### INFORMATION SHOWN ###

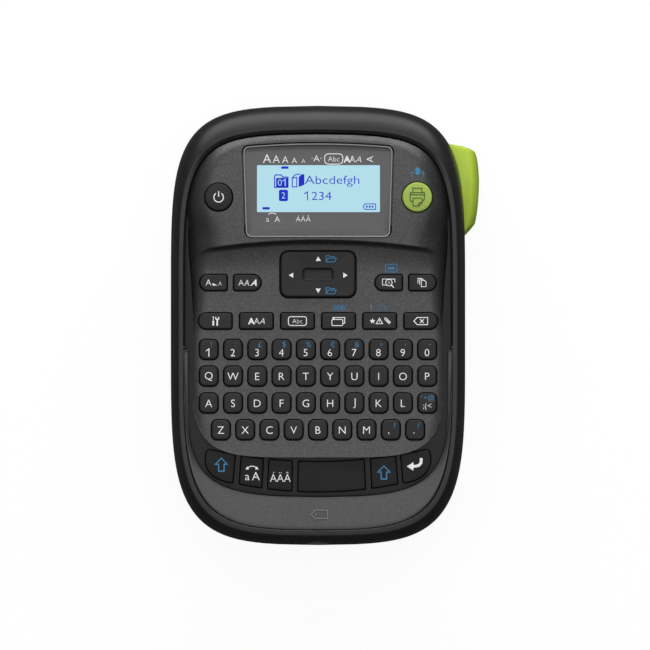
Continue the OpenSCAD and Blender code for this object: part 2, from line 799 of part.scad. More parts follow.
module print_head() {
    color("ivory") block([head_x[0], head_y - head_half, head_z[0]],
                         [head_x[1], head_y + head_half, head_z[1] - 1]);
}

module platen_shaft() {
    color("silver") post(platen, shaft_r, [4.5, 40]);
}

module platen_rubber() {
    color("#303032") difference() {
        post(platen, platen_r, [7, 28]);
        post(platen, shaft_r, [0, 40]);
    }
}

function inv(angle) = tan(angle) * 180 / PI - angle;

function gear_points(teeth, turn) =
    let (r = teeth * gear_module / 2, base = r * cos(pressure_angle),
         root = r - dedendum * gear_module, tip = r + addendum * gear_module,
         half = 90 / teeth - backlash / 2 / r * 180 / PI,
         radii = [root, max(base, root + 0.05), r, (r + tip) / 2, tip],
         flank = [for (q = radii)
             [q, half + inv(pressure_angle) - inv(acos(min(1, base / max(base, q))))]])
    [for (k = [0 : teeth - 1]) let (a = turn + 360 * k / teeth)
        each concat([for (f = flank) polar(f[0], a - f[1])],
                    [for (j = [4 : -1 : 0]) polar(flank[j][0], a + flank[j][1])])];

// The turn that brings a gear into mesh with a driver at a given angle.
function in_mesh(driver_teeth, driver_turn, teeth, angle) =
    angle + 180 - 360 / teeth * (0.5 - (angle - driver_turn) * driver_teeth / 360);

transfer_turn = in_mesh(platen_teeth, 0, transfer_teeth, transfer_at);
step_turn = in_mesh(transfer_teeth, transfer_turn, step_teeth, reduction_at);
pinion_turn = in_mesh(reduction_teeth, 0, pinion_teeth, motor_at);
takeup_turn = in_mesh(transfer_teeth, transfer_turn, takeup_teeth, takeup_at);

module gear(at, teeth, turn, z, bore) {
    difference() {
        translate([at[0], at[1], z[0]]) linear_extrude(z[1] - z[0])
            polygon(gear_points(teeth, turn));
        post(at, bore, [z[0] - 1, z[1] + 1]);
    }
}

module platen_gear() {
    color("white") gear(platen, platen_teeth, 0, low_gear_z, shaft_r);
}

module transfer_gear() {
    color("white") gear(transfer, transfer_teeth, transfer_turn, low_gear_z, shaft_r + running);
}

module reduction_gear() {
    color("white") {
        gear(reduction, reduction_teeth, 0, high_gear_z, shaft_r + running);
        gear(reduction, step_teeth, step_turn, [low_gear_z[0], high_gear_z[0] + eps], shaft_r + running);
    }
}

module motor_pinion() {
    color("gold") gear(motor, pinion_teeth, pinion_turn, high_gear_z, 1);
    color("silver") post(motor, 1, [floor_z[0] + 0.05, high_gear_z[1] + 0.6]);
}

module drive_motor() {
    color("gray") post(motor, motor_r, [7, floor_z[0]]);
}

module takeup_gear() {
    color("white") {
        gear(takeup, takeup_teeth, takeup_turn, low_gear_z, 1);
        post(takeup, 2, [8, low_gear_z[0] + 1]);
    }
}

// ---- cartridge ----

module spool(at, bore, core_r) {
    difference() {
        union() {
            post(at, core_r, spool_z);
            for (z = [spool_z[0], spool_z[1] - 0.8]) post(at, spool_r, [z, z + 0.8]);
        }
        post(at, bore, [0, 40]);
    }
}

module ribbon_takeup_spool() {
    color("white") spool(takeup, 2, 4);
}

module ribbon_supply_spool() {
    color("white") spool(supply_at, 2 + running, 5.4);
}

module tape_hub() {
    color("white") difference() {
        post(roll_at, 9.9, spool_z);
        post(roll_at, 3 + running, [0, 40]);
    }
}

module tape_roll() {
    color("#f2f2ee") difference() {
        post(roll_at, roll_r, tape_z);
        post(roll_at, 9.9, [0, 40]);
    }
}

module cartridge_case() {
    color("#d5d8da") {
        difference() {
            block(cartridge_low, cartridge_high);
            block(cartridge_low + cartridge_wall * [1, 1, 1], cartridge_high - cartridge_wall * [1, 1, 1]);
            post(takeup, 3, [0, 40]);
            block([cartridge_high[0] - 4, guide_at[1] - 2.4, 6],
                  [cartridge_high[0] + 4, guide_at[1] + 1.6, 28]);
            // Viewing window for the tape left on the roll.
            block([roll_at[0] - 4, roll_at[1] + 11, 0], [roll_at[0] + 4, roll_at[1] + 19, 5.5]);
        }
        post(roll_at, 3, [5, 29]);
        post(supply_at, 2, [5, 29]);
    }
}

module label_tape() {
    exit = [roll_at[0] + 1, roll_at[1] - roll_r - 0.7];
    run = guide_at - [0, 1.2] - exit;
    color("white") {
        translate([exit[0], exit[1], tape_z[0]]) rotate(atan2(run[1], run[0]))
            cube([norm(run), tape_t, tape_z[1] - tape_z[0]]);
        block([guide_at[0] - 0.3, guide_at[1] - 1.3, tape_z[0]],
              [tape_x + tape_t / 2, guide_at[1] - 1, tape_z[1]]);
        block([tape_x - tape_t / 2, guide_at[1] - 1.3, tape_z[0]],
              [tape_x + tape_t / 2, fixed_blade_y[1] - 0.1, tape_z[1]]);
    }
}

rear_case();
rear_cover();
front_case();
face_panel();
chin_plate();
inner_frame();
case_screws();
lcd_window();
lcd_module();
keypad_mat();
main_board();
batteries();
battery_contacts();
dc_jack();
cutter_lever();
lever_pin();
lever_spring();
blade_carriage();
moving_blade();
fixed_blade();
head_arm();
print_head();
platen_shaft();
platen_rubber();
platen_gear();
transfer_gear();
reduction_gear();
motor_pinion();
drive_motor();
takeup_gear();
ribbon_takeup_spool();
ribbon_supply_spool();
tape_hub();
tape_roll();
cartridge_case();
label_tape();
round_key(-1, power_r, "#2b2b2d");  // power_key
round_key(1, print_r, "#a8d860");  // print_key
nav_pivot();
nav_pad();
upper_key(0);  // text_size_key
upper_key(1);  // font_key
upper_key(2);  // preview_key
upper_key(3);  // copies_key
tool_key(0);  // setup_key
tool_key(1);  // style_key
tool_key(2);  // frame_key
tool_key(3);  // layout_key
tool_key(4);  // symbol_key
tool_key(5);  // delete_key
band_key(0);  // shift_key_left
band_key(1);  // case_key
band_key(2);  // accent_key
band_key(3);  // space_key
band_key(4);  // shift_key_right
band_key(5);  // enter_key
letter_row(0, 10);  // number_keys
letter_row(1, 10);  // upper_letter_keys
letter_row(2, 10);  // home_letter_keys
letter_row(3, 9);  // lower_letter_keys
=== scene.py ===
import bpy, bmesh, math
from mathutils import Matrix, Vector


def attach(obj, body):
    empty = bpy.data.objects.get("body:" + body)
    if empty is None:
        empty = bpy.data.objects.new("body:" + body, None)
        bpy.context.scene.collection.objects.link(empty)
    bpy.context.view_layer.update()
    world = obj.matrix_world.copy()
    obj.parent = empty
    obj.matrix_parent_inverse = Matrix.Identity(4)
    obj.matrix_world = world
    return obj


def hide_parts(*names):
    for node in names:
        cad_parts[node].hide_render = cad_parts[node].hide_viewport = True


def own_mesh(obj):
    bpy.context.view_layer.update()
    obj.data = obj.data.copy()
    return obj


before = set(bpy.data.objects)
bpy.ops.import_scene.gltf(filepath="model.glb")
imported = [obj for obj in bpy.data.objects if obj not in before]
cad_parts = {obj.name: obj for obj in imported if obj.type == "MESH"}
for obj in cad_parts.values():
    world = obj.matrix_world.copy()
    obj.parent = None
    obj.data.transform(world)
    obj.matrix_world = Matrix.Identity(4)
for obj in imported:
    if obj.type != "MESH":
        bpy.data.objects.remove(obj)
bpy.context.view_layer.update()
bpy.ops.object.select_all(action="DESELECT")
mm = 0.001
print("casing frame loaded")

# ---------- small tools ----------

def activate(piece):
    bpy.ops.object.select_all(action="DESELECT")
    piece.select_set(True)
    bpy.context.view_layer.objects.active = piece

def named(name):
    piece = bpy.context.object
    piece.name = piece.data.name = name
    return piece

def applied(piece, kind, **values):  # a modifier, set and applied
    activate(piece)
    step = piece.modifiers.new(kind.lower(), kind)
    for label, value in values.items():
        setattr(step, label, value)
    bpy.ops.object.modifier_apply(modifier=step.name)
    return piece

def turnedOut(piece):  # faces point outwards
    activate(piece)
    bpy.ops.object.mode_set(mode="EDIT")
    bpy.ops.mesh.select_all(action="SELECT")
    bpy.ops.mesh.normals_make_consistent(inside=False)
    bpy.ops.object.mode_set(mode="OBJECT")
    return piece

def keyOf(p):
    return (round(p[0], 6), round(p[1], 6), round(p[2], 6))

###

STATED TASK
Look above for the line containing "rear_case();". Output from there through the line containing "obj.data.transform(world)", exactly and inclusively.

RESULT
rear_case();
rear_cover();
front_case();
face_panel();
chin_plate();
inner_frame();
case_screws();
lcd_window();
lcd_module();
keypad_mat();
main_board();
batteries();
battery_contacts();
dc_jack();
cutter_lever();
lever_pin();
lever_spring();
blade_carriage();
moving_blade();
fixed_blade();
head_arm();
print_head();
platen_shaft();
platen_rubber();
platen_gear();
transfer_gear();
reduction_gear();
motor_pinion();
drive_motor();
takeup_gear();
ribbon_takeup_spool();
ribbon_supply_spool();
tape_hub();
tape_roll();
cartridge_case();
label_tape();
round_key(-1, power_r, "#2b2b2d");  // power_key
round_key(1, print_r, "#a8d860");  // print_key
nav_pivot();
nav_pad();
upper_key(0);  // text_size_key
upper_key(1);  // font_key
upper_key(2);  // preview_key
upper_key(3);  // copies_key
tool_key(0);  // setup_key
tool_key(1);  // style_key
tool_key(2);  // frame_key
tool_key(3);  // layout_key
tool_key(4);  // symbol_key
tool_key(5);  // delete_key
band_key(0);  // shift_key_left
band_key(1);  // case_key
band_key(2);  // accent_key
band_key(3);  // space_key
band_key(4);  // shift_key_right
band_key(5);  // enter_key
letter_row(0, 10);  // number_keys
letter_row(1, 10);  // upper_letter_keys
letter_row(2, 10);  // home_letter_keys
letter_row(3, 9);  // lower_letter_keys
=== scene.py ===
import bpy, bmesh, math
from mathutils import Matrix, Vector


def attach(obj, body):
    empty = bpy.data.objects.get("body:" + body)
    if empty is None:
        empty = bpy.data.objects.new("body:" + body, None)
        bpy.context.scene.collection.objects.link(empty)
    bpy.context.view_layer.update()
    world = obj.matrix_world.copy()
    obj.parent = empty
    obj.matrix_parent_inverse = Matrix.Identity(4)
    obj.matrix_world = world
    return obj


def hide_parts(*names):
    for node in names:
        cad_parts[node].hide_render = cad_parts[node].hide_viewport = True


def own_mesh(obj):
    bpy.context.view_layer.update()
    obj.data = obj.data.copy()
    return obj


before = set(bpy.data.objects)
bpy.ops.import_scene.gltf(filepath="model.glb")
imported = [obj for obj in bpy.data.objects if obj not in before]
cad_parts = {obj.name: obj for obj in imported if obj.type == "MESH"}
for obj in cad_parts.values():
    world = obj.matrix_world.copy()
    obj.parent = None
    obj.data.transform(world)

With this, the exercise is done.